FASB Proposes Controversial Accounting Standard
Foundations have been shaken throughout corporate America with the Federal Accounting Standards Board’s (FASB) June 5, 2008 release of an exposure draft proposal entitled Disclosure of Certain Loss Contingencies: An Amendment of FASB Statements No. 5 and 141(R), according to Jon Walker, Director Corporate, Legal and Government Services at Environmental Data Resources.
The proposed accounting standard seeks to modify the rules currently governing loss contingencies, including the disclosure of the costs of ongoing environmental litigation and pending unsettled lawsuits. With the proposed standard set to change the number of loss contingencies that a company must disclose, many corporate giants, including several pharmaceutical companies, have raised strong objections to the amendment.
FASB responded by saying that the changes have come at the behest of investors, many of who have taken issue in the past with companies’ disclosure procedures. The notion that companies fail to properly disclose pending litigation or other liabilities to their investors, including environmental liabilities, has long been an issue championed by investors, Walker says. The new amendment reflects the growing pressure that large investors are placing on FASB to force companies to come clean about their liabilities in the name of increasing transparency.
With the public comment period closed as of early August 2008, a determination will now be made as to whether the FASB proposal remains intact, or if changes are imminent.

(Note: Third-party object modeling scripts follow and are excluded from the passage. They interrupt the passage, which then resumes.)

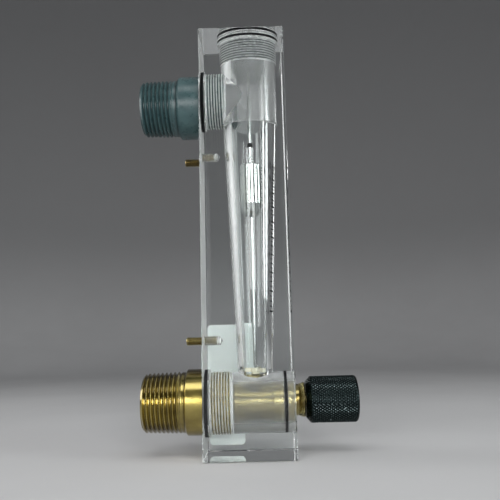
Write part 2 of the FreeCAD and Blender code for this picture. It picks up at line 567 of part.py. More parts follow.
def sticker(label, width, height, y_high, z_low):
    """A thin sheet with rounded corners on the block's +X face."""
    body = new_body(label)
    sketch = new_sketch(body, label + "_outline", "YZ_Plane", (0, 0, S.block_thickness / 2))
    y_low = y_high - width
    z_high = z_low + height
    polygon(sketch, [(y_low, z_low), (y_high, z_low), (y_high, z_high), (y_low, z_high)])
    sheet_pad = pad(body, label + "_sheet", sketch, S.label_thickness)
    corners = []
    for i, edge in enumerate(sheet_pad.Shape.Edges):
        a, b = edge.Vertexes[0].Point, edge.Vertexes[-1].Point
        if abs(a.y - b.y) < 1e-6 and abs(a.z - b.z) < 1e-6:
            corners.append("Edge%d" % (i + 1))
    if len(corners) != 4:
        raise RuntimeError("corner edges of " + label)
    rounding = body.newObject("PartDesign::Fillet", label + "_corners")
    rounding.Base = (sheet_pad, corners)
    rounding.Radius = S.label_corner.value
    rounding.setExpression("Radius", S.label_corner.text)
    doc.recompute()
    return body


sticker("side_label_upper", S.upper_label_width, S.upper_label_height,
        half_depth - S.upper_label_from_back, S.upper_label_top - S.upper_label_height)
sticker("side_label_lower", S.lower_label_width, S.lower_label_height,
        half_depth - S.lower_label_from_back, S.lower_label_bottom)

# ---------------------------------------------------------------- knob's set screw: radial, from below
place(screw, 0, -S.set_screw_position, S.inlet_level, FreeCAD.Rotation(V(1, 0, 0), 180))

# ---------------------------------------------------------------- checks and files
doc.recompute()
for obj in doc.Objects:
    if "Invalid" in obj.State or "Error" in obj.State:
        raise RuntimeError("failed object: %s %s" % (obj.Name, obj.State))
for body in parts:
    shape = body.Shape
    if shape.isNull() or not shape.isValid() or len(shape.Solids) < 1:
        raise RuntimeError("bad shape: " + body.Label)

os.makedirs("parts", exist_ok=True)
for body in parts:
    body.Shape.exportStep(os.path.join("parts", body.Label + ".step"))
    box = body.Shape.BoundBox
    print("%-22s solids %d  volume %10.2f  X %.2f..%.2f  Y %.2f..%.2f  Z %.2f..%.2f" % (
        body.Label, len(body.Shape.Solids), body.Shape.Volume,
        box.XMin, box.XMax, box.YMin, box.YMax, box.ZMin, box.ZMax))
print(len(parts), "parts")
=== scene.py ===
import math

import bmesh
import bpy
import numpy as np
from mathutils import Matrix, Vector


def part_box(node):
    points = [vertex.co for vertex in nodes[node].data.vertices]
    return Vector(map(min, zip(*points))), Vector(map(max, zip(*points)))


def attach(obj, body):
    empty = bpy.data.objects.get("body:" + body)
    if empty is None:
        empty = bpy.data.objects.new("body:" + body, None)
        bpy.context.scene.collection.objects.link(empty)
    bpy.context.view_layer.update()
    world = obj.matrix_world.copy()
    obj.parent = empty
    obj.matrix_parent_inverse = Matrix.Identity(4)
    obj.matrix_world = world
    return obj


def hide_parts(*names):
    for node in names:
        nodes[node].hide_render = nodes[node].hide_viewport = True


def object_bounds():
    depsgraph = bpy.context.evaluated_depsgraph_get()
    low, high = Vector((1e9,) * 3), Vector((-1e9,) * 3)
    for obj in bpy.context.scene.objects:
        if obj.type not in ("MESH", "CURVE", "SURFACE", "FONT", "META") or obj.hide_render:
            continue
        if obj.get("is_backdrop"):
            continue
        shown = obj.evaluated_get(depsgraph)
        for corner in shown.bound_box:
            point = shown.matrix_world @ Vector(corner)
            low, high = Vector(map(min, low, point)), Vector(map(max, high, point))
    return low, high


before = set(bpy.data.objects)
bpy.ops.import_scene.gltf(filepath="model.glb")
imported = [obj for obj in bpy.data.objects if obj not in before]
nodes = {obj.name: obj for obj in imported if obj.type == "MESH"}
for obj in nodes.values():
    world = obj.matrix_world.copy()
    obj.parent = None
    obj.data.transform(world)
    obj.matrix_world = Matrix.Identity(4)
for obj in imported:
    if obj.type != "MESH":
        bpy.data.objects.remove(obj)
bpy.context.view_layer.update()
MM = 0.001


def middle(node):
    low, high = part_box(node)
    return [(a + b) / 2 / MM for a, b in zip(low, high)]


# the frame's own places, in millimetres
BLOCK_LOW, BLOCK_HIGH = [[c / MM for c in corner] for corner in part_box("body_block")]
HALF_X = BLOCK_HIGH[0]
HALF_Y = BLOCK_HIGH[1]
TOP = BLOCK_HIGH[2]
TUBE_Y = middle("guide_rod")[1]
OUTLET_Z = middle("outlet_oring")[2]
INLET_Z = middle("valve_body")[2]
STUDS = {"upper": middle("mounting_stud_upper")[2], "lower": middle("mounting_stud_lower")[2]}

# ------------------------------------------------------------------ mesh code


def finish_mesh(name, vertices, faces, indices=None, sharp=30.0, weld=0.0004):
    """A clean, outward-facing, smooth-shaded mesh object in millimetres; scaled to metres by put()."""
    mesh = bpy.data.meshes.new(name)
    mesh.from_pydata([tuple(v) for v in vertices], [], [tuple(f) for f in faces])
    if indices is not None:
        mesh.polygons.foreach_set("material_index", np.array(indices, np.int32))
    work = bmesh.new()
    work.from_mesh(mesh)
    bmesh.ops.remove_doubles(work, verts=work.verts, dist=weld)
    bmesh.ops.dissolve_degenerate(work, edges=work.edges, dist=weld / 2)
    bmesh.ops.recalc_face_normals(work, faces=work.faces)
    work.to_mesh(mesh)
    work.free()
    mesh.shade_smooth()
    mesh.set_sharp_from_angle(angle=math.radians(sharp))
    thing = bpy.data.objects.new(name, mesh)
    bpy.context.scene.collection.objects.link(thing)
    return thing


def soften(profile, size, closed=False):
    """Rounds the corners of a half section with three points each."""
    out = []
    n = len(profile)
    for i, item in enumerate(profile):
        if isinstance(item, dict):
            out.append(item)
            continue
        before, after = profile[i - 1] if (i or closed) else None, profile[(i + 1) % n] if (i < n - 1 or closed) else None
        if before is None or after is None or isinstance(before, dict) or isinstance(after, dict) or item[0] <= 0:
            out.append(item)
            continue
        p, a, b = Vector(item[:2]), Vector(before[:2]), Vector(after[:2])
        da, db = (a - p), (b - p)
        if da.length < 1e-6 or db.length < 1e-6:
            out.append(item)
            continue
        angle = da.angle(db)
        if angle > math.radians(165):
            out.append(item)
            continue
        c = min(size, da.length * 0.3, db.length * 0.3)
        start, end = p + da.normalized() * c, p + db.normalized() * c
        mid = (start + end) / 4 + p / 2
        extra = item[2:]
        out += [(start.x, start.y, *extra), (mid.x, mid.y, *extra), (end.x, end.y, *extra)]
    return out


def v_form(p):
    """Depth share of a sharp thread at phase p: flat crest, straight flanks, flat root."""
    q = abs(((p + 0.5) % 1.0) - 0.5)
    return min(1.0, max(0.0, (q - 0.0625) / 0.375))


def pipe_form(p):
    """Depth share of a rounded pipe thread at phase p."""
    q = abs(((p + 0.5) % 1.0) - 0.5)
    return 0.6 * min(1.0, max(0.0, (q - 0.04) / 0.42)) + 0.4 * (0.5 - 0.5 * math.cos(2 * math.pi * q))


V_ROWS = (0.0625, 0.25, 0.4375, 0.5625, 0.75, 0.9375)
PIPE_ROWS = (0.0, 0.06, 0.14, 0.26, 0.38, 0.46, 0.54, 0.62, 0.74, 0.86, 0.94)


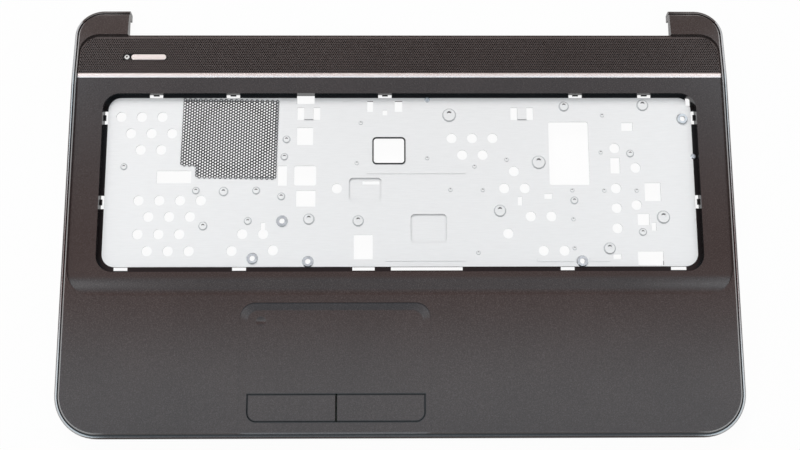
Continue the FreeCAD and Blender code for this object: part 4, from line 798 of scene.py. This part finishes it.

If the rule remains unchanged, it
will become effective for annual financial statements issued for fiscal years ending after December 15, 2008.
It is clear that the rules are changing for estimating and disclosing environmental liabilities, according to Walker, who encourages companies directly or indirectly involved in the recognition, measurement, and disclosure of environmental liabilities to have their ear to the ground on the progress of this proposed standard.